NAFTA represents some big numbers. In 2015, Canada-U.S. trade in goods and services reached close to $881 billion. The United States is the number one destination for Canadian merchandise exports. Close to 80% of all Canadian exports end up in the US.
Between 1993 and 2015 Canadian merchandise exports to USA increased annually at a rate of almost 4.6 percent. I could continue citing many significant numbers but more importantly we have to look beyond the numbers.
Ultimately these numbers relate to jobs. As part of my work as a Member of Parliament, I often visit with many small, medium and even large scale private employers. It is increasingly common to find goods and service providers that have found lucrative markets somewhere in the United States.
I mention private sector employers because we must never forget it is the private sector that pays for the public sector.
Recently at a public forum in Sackville, Nova Scotia, Prime Minister Trudeau called the United States an "unruly neighbor".
Also this week Canada initiated a WTO (World Trade Organization) complaint against the United States on the eve of the next round of NAFTA negotiations.
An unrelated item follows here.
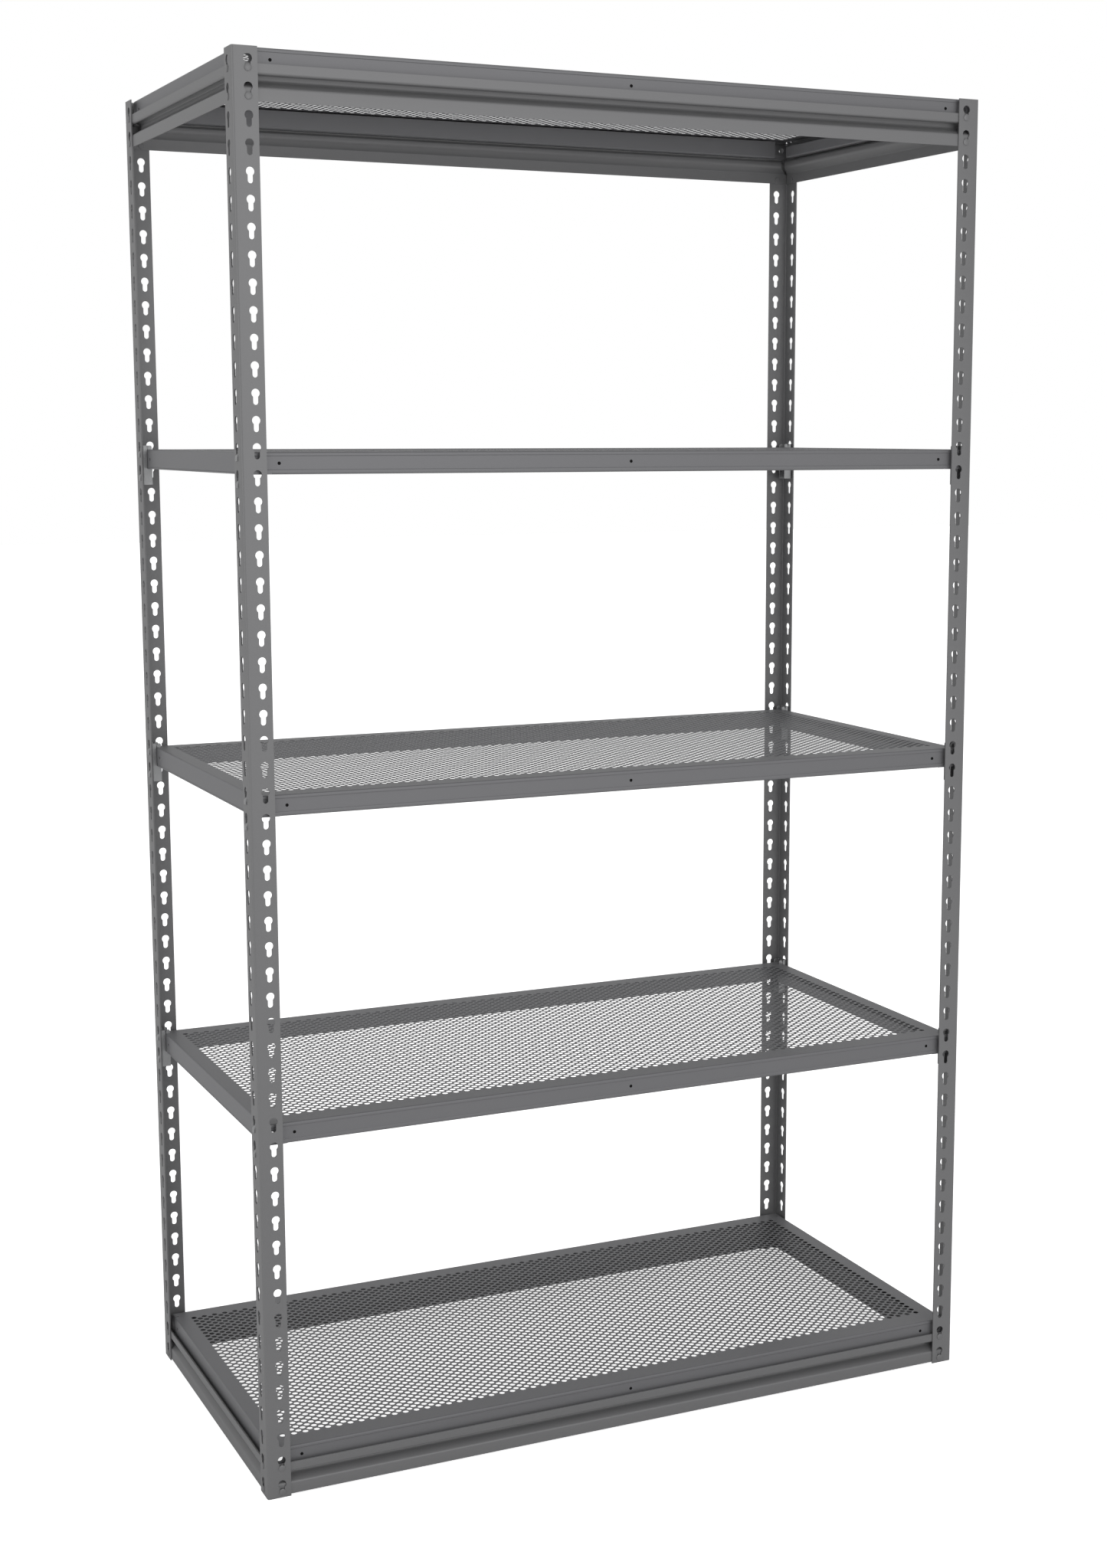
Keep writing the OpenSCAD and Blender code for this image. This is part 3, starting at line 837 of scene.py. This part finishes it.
def pan_side(sizes, pan, notches):
    """A pan's left side: the fold in lengths between the clips' notches, and the flange with its holes."""
    t = sizes.pan_sheet
    bend = pan["bend"]
    fold = ([(bend, -t / 2), (t / 2, -t / 2), (t / 2, -bend)], [bend - t / 2 - MERGE])
    lip_height = 0.019
    return_inset = 0.048
    foot = t / 2 - pan["height"]
    lip = RETURN_WIDTH - t / 2
    under = ([(t / 2, foot + bend), (t / 2, foot), (lip, foot), (lip, lip_height - pan["height"])],
             [bend - t / 2 - MERGE, bend - t / 2])
    bm = bmesh.new()
    start = return_inset - pan["front_gap"]
    end = pan["depth"] + pan["back_gap"] - return_inset
    section = [Vector((p.x, start, p.y)) for p in sheet_section(*under, t)]
    pull(bm, section, Vector((0, end - start, 0)))
    starts = [bend] + [end for _, end in notches]
    ends = [start for start, _ in notches] + [pan["depth"] - bend]
    for start, end in zip(starts, ends):
        section = [Vector((p.x, start, p.y)) for p in sheet_section(*fold, t)]
        pull(bm, section, Vector((0, end - start, 0)))
    flange = bmesh.new()
    outline = [(0, -pan["height"]), (pan["depth"], -pan["height"]), (pan["depth"], -bend), (0, -bend)]
    edges = add_loop(flange, on_side(outline))
    hole_inset = 0.05
    for y in (hole_inset - pan["front_gap"], pan["depth"] + pan["back_gap"] - hole_inset):
        edges += add_loop(flange, on_side(circle((y, -pan["height"] / 2), SIDE_HOLE / 2, HOLE_SIDES)))
    faces = fill_sheet(flange, edges, (-1, 0, 0))
    bmesh.ops.solidify(flange, geom=faces, thickness=t)
    join(bm, flange)
    return bm


def pan_rim(sizes, pan):
    """All four flanges of a pan, with the deck's top at zero height."""
    front = pan_front(sizes, pan, True)
    back = pan_front(sizes, pan, False)
    place(back, Matrix.Translation((0, pan["depth"], 0)) @ Matrix.Diagonal((1, -1, 1, 1)))
    left = pan_side(sizes, pan, wing_notches(sizes, pan))
    right = left.copy()
    place(right, Matrix.Translation((pan["width"], 0, 0)) @ Matrix.Diagonal((-1, 1, 1, 1)))
    for part in (back, left, right):
        join(front, part)
    return front


def hole_shade_plugs(pan):
    """Black plugs in the small holes of a pan's front, each with a low dome: a dark thing put in the holes as
    painted shade, where they show only shade.
    """
    radius = LABEL_HOLE / 2
    dome = 0.0004
    depth = 0.0016
    profile = [(0, -dome), (radius * 0.55, -dome * 0.75), (radius * 0.85, -dome * 0.3), (radius, 0),
               (radius, depth), (0, depth)]
    bm = bmesh.new()
    verts = [bm.verts.new((r, y, 0)) for r, y in profile]
    edges = [bm.edges.new(pair) for pair in zip(verts, verts[1:])]
    bmesh.ops.spin(bm, geom=verts + edges, cent=(0, 0, 0), axis=(0, 1, 0), dvec=(0, 0, 0), angle=2 * math.pi,
                   steps=HOLE_SIDES, use_merge=True, use_normal_flip=False, use_duplicate=False)
    bmesh.ops.remove_doubles(bm, verts=bm.verts[:], dist=MERGE)
    bmesh.ops.recalc_face_normals(bm, faces=bm.faces[:])
    plugs = bmesh.new()
    for x in label_holes(pan):
        plug = bm.copy()
        place(plug, Matrix.Translation((x, FACE_STEP, -pan["height"] / 2)))
        join(plugs, plug)
    bm.free()
    return plugs


class SHELVING_OT_decks(Operator):
    """Make the five perforated deck pans"""

    bl_idname = "shelving.decks"
    bl_label = "Deck pans"
    bl_options = {"REGISTER", "UNDO"}

    def execute(self, context):
        sizes = context.scene.shelving_sizes
        finish = deck_finish(context)
        pan = pan_sizes()
        sheet = deck_sheet(sizes, pan)
        parts = {"rim": pan_rim(sizes, pan)}
        for side in ("left", "right"):
            half = half_of(sheet, pan["width"] / 2, side == "left")
            bmesh.ops.solidify(half, geom=half.faces[:], thickness=sizes.pan_sheet)
            parts[f"deck_{side}"] = half
        sheet.free()
        for shelf in SHELVES:
            low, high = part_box(shelf)
            for part, drawn in parts.items():
                bm = drawn.copy()
                place(bm, Matrix.Translation((low.x, low.y, high.z)))
                make_piece(f"{shelf}_{part}", bm, finish, shelf, [shelf])
        for drawn in parts.values():
            drawn.free()
        return {"FINISHED"}


class SHELVING_OT_shade_plugs(Operator):
    """Make the black plugs in the small holes of the deck pans: painted shade where the holes show only shade"""

    bl_idname = "shelving.plugs"
    bl_label = "Hole plugs"
    bl_options = {"REGISTER", "UNDO"}

    def execute(self, context):
        drawn = hole_shade_plugs(pan_sizes())
        # The plugs and their black finish are painted shade for the dark insides of the small holes
        finish = painted_shade_black("painted_shade_plug")
        for shelf in SHELVES:
            low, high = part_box(shelf)
            bm = drawn.copy()
            place(bm, Matrix.Translation((low.x, low.y, high.z)))
            # Each shelf's plugs are painted shade in its small front holes
            make_piece(f"{shelf}_hole_shade_plugs", bm, finish, shelf)
        drawn.free()
        return {"FINISHED"}


# ---------- clips ----------


def wing_outline(pan, sizes, low, high, start):
    """A wing as (inward from the side plane, up from the clip's top): a mouth and a slot for the pan's flange."""
    end = high.x + HALF_WIDTH
    height = high.z - low.z
    shelf_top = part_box("shelf_2")[1].z
    rise = high.z - shelf_top
    slot_middle = pan["side_gap"] + sizes.pan_sheet / 2
    slot_half = (sizes.pan_sheet + 0.0007) / 2
    mouth_half = 3 * slot_half
    mouth_depth = 0.0045
    slot_bottom = -rise - pan["height"]
    round_tip = 0.0026
    outline = [(start, -height), (end, -height)]
    outline += arc((end - round_tip, -round_tip), round_tip, 0, 90, 6)
    outline += [(slot_middle + mouth_half, 0), (slot_middle + slot_half, -mouth_depth),
                (slot_middle + slot_half, slot_bottom), (slot_middle - slot_half, slot_bottom),
                (slot_middle - slot_half, -mouth_depth), (slot_middle - mouth_half, 0), (start, 0)]
    return outline


def clip_channel(sizes, pan, low, high):
    """The clip's back with its two wings, bent from one sheet: half is drawn, and the other half mirrored."""
    bend = 0.002
    web = sizes.post_sheet + CLIP_SEAT_GAP
    near = sizes.keyhole_inset - sizes.clip_width / 2
    start = web + bend
    bm = bmesh.new()
    outline = wing_outline(pan, sizes, low, high, start)
    fill_sheet(bm, add_loop(bm, on_front(outline, near)), (0, -1, 0))
    fold = [e for e in bm.edges if all(abs(v.co.x - start) < MERGE for v in e.verts)]
    ends = list({v for e in fold for v in e.verts})
    made = bmesh.ops.spin(bm, geom=ends + fold, cent=(start, near + bend, 0), axis=(0, 0, 1), dvec=(0, 0, 0),
                          angle=-math.pi / 2, steps=5, use_merge=False, use_normal_flip=False,
                          use_duplicate=False)
    last = edges_in(made["geom_last"])
    pulled = bmesh.ops.extrude_edge_only(bm, edges=last)["geom"]
    bmesh.ops.translate(bm, verts=verts_in(pulled), vec=(0, sizes.keyhole_inset - near - bend, 0))
    bmesh.ops.recalc_face_normals(bm, faces=bm.faces[:])
    wing = max(bm.faces, key=lambda f: f.calc_center_median().x)
    if wing.normal.y > 0:
        bmesh.ops.reverse_faces(bm, faces=bm.faces[:])
    middle = Vector((0, sizes.keyhole_inset, 0))
    mirrored_copy(bm, Matrix.Translation(middle) @ Matrix.Diagonal((1, -1, 1, 1)) @ Matrix.Translation(-middle))
    bmesh.ops.solidify(bm, geom=bm.faces[:], thickness=sizes.clip_sheet)
    return bm


def clip_hook(sizes):
    """A hook pressed out of the clip's back, through a keyhole and down over the post."""
    width = sizes.keyhole_slot - 0.0014
    web = sizes.post_sheet + CLIP_SEAT_GAP
    top, shoulder, out, hang = 0.0068, 0.0122, 0.0022, 0.00305
    root = web + 0.0003
    play = 0.0002
    slot_round = sizes.keyhole_slot / 2
    foot = -sizes.keyhole_drop - hang
    # A hook is square, so its two lower corners rest on the round bottom of the slot
    seat = slot_round - sizes.keyhole_drop - math.sqrt(slot_round**2 - (width / 2) ** 2)
    outline = [(root, -top), (-out, -shoulder), (-out, foot), (-play, foot), (-play, seat), (root, seat)]
    bm = bmesh.new()
    section = on_front(outline, sizes.keyhole_inset - width / 2)
    pull(bm, section, Vector((0, width, 0)))
    rims = [e for e in bm.edges if all(v.co.x < -play - MERGE or v.co.z > -top - MERGE for v in e.verts)]
    bmesh.ops.bevel(bm, geom=rims, offset=0.0007, offset_type="OFFSET", segments=3, profile=0.5,
                    affect="EDGES", material=-1, clamp_overlap=True)
    return bm


class SHELVING_OT_clips(Operator):
    """Make the twelve zinc clips that carry the middle shelves"""

    bl_idname = "shelving.clips"
    bl_label = "Shelf clips"
    bl_options = {"REGISTER", "UNDO"}

    def execute(self, context):
        sizes = context.scene.shelving_sizes
        finish = clip_finish(context)
        pan = pan_sizes()
        low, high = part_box("clip_2_front_left")
        clip = clip_channel(sizes, pan, low, high)
        for k in (0, 1):
            hook = clip_hook(sizes)
            place(hook, Matrix.Translation((0, 0, -k * sizes.keyhole_pitch)))
            join(clip, hook)
        for level in CLIPPED_SHELVES:
            for corner, (side, end) in CORNERS.items():
                name = f"clip_{level}_{corner}"
                bm = clip.copy()
                place(bm, corner_place(side, end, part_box(name)[1].z))
                make_piece(f"{name}_plate", bm, finish, FRAME_BODY, [name])
        clip.free()
        return {"FINISHED"}


# ---------- stage ----------


def area_lamp(name, place_at, look_at, size, power):
    """A soft rectangular lamp turned towards a point."""
    lamp = bpy.data.lights.new(name, "AREA")
    lamp.shape = "RECTANGLE"
    lamp.size, lamp.size_y = size
    lamp.energy = power
    obj = bpy.data.objects.new(name, lamp)
    obj.location = place_at
    obj.rotation_euler = (Vector(look_at) - Vector(place_at)).to_track_quat("-Z", "Y").to_euler()
    bpy.context.scene.collection.objects.link(obj)
    return obj


def floor_finish():
    """A pale painted floor with a very faint mottle."""
    material, tree = new_material("pale_floor")
    if tree is None:
        return material
    shader = tree.nodes["Principled BSDF"]
    where = tree.nodes.new("ShaderNodeTexCoord").outputs["Object"]
    mottle = spread(tree, noise(tree, where, 2, 3), 0.3, 0.7, 0, 1)
    colour = mix_colours(tree, mottle, (0.93, 0.93, 0.93), (0.96, 0.96, 0.96))
    tree.links.new(colour, shader.inputs["Base Color"])
    shader.inputs["Roughness"].default_value = 0.9
    shader.inputs["Specular IOR Level"].default_value = 0.1
    path = tree.nodes.new("ShaderNodeLightPath")
    glow = tree.nodes.new("ShaderNodeMath")
    glow.operation = "MULTIPLY"
    glow.inputs[1].default_value = FLOOR_GLOW
    tree.links.new(path.outputs["Is Camera Ray"], glow.inputs[0])
    tree.links.new(glow.outputs[0], shader.inputs["Emission Strength"])
    shader.inputs["Emission Color"].default_value = (1, 1, 1, 1)
    return material


def paint_backdrop(tree, sky_light):
    """A white backdrop whose light on the shelving is softer than it looks."""
    light = tree.nodes["Background"]
    light.inputs["Color"].default_value = (1, 1, 1, 1)
    light.inputs["Strength"].default_value = sky_light
    seen = tree.nodes.new("ShaderNodeBackground")
    seen.inputs["Color"].default_value = (1, 1, 1, 1)
    seen.inputs["Strength"].default_value = 1
    path = tree.nodes.new("ShaderNodeLightPath")
    choose = tree.nodes.new("ShaderNodeMixShader")
    tree.links.new(path.outputs["Is Camera Ray"], choose.inputs[0])
    tree.links.new(light.outputs[0], choose.inputs[1])
    tree.links.new(seen.outputs[0], choose.inputs[2])
    tree.links.new(choose.outputs[0], tree.nodes["World Output"].inputs["Surface"])


class SHELVING_OT_stage(Operator):
    """Make the pale floor, the soft light and the camera"""

    bl_idname = "shelving.stage"
    bl_label = "Floor, light and camera"
    bl_options = {"REGISTER", "UNDO"}

    def execute(self, context):
        scene = context.scene
        studio = scene.shelving_studio
        bm = bmesh.new()
        bmesh.ops.create_grid(bm, x_segments=1, y_segments=1, size=30)
        mesh = bpy.data.meshes.new("floor")
        bm.to_mesh(mesh)
        bm.free()
        mesh.materials.append(floor_finish())
        floor = bpy.data.objects.new("floor", mesh)
        scene.collection.objects.link(floor)

        world = bpy.data.worlds.new("even_light")
        world.use_nodes = True
        paint_backdrop(world.node_tree, studio.sky_light)
        scene.world = world
        middle = (0, 0, POST_TOP / 2)
        area_lamp("front_lamp", (0.9, -6.0, 2.4), middle, (3.5, 3.5), studio.front_light)
        area_lamp("left_lamp", (-6.0, -1.2, 2.4), middle, (3.5, 3.5), studio.left_light)

        camera = bpy.data.cameras.new("camera")
        camera.sensor_width = 36
        camera.lens = studio.camera_lens
        camera.shift_x, camera.shift_y = -0.0454, -0.0004
        camera.clip_start, camera.clip_end = 0.05, 100
        eye = bpy.data.objects.new("camera", camera)
        eye.location = studio.camera_place
        eye.rotation_euler = Euler((studio.camera_tilt, 0, studio.camera_heading))
        scene.collection.objects.link(eye)
        scene.camera = eye
        scene.view_settings.view_transform = "Standard"
        scene.view_settings.look = "None"
        return {"FINISHED"}


# ---------- panel ----------


class SHELVING_PT_panel(Panel):
    """Lists the pieces of the shelving and its sizes"""

    bl_label = "Boltless Steel Shelving"
    bl_idname = "SHELVING_PT_panel"
    bl_space_type = "VIEW_3D"
    bl_region_type = "UI"
    bl_category = "Shelving"

    def draw(self, context):
        layout = self.layout
        for operator in PIECES:
            layout.operator(operator.bl_idname, text=operator.bl_label)
        scene = context.scene
        for group in (scene.shelving_sizes, scene.shelving_finishes, scene.shelving_studio):
            box = layout.box()
            for name in group.__annotations__:
                box.prop(group, name)


PIECES = (SHELVING_OT_posts, SHELVING_OT_beams, SHELVING_OT_rivets, SHELVING_OT_decks, SHELVING_OT_shade_plugs,
          SHELVING_OT_clips, SHELVING_OT_stage)
CLASSES = (ShelvingSizes, ShelvingFinishes, ShelvingStudio, *PIECES, SHELVING_PT_panel)


def register():
    for cls in CLASSES:
        bpy.utils.register_class(cls)
    bpy.types.Scene.shelving_sizes = PointerProperty(type=ShelvingSizes)
    bpy.types.Scene.shelving_finishes = PointerProperty(type=ShelvingFinishes)
    bpy.types.Scene.shelving_studio = PointerProperty(type=ShelvingStudio)


def unregister():
    del bpy.types.Scene.shelving_studio
    del bpy.types.Scene.shelving_finishes
    del bpy.types.Scene.shelving_sizes
    for cls in reversed(CLASSES):
        bpy.utils.unregister_class(cls)


def main():
    register()
    bpy.ops.shelving.posts()
    bpy.ops.shelving.beams()
    bpy.ops.shelving.rivets()
    bpy.ops.shelving.decks()
    # The hole plugs are painted shade: dark fillers where the small front holes show only shade
    bpy.ops.shelving.plugs()
    bpy.ops.shelving.clips()
    bpy.ops.shelving.stage()


if __name__ == "__main__":
    main()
In response the United States has called this WTO complaint a "broad and ill-advised attack".
These actions have led to significant amounts of speculation on the future of the NAFTA agreement.
One of the additional challenges has been the Prime Minister's insistence that trade deals should be based on "progressive trade" and include language around topics such as labour, gender and environmental rights.
This begs the question - would Canadians accept societal values from another country demanded upon us in order to accept a trade deal?
So far the USA, China and other TransPacific Partnership (TPP) member nations have either rejected outright or raised concerns about this approach to trade.
With Canada being unable to advance further trade relations in other markets, there is now greater pressure for success in the NAFTA negotiations.
My question this week- do you believe the Prime Minister should abandon the demand to include "progressive trade" language in trade negotiations or do you view this as something that Canada should be steadfast on?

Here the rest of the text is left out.